A reasonable amount of Wilde’s tales do not introduce the story with the phrase ‘Once upon a time…’ and conclude it with ‘And they all lived happily ever after.’ Wilde is very attentive in the ways in which he opens a fairy tale, but when it comes to ending one he usually goes with a harsh approach, and does not include psychological twists. In a world of magic and wonder Wilde does not exclude the use of religious imagery, this is hardly ever done in fairy tale. For example; when the Happy Prince and his little assistant the swallow both die doing their heroic deeds. God orders an angel to bring Him the two best things in the city the angel chooses the Happy Prince and the Swallow, because they were recognised for doing good deeds and therefore rewarded with an entry to God’s paradise.

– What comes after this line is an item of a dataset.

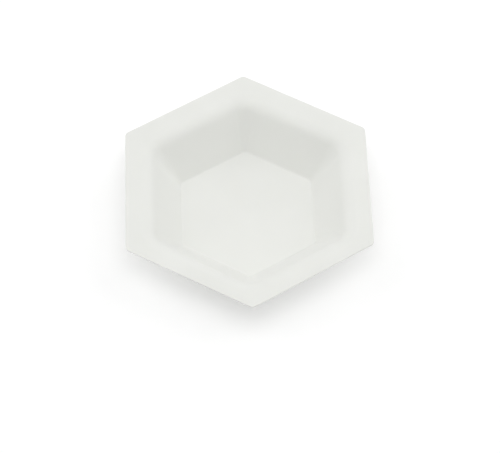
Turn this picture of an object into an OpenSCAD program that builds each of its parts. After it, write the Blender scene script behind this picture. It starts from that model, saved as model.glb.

In the ‘Selfish Giant’ we also see Wilde’s strong belief in God, when the giant dies and allowed entry in Paradise by God, because the giant has become a better individual. I think Wilde does this because he himself believes that good things come to those who deserve it, and he wants to encourage the readers to believe in that too. This is especially aimed at younger readers.
Though Wilde’s stories are fairy tales they bare a resemblance to modern day life. In the beginning of storytelling fairy tales were used as a form of entertainment and written for that purpose as well. Where Wilde’s tales differ is when the tales carry a message hidden behind a great storyline, this not only done to give the reader a good read but also to teach and educate things that they perhaps didn’t know or had a different perspective of. Nowadays stories always have these messages in them, but Oscar Wilde was one of the first to introduce this style of story-formatting, as readers crave for more than just a good story. The drama and intensity was also quite unusual elements Wilde added in his tales. These days drama is an essential ingredient to almost every genre of literature, Wilde was one of the first to discover this, which is one of many reasons why his tales are still loved and admired across the world to this day.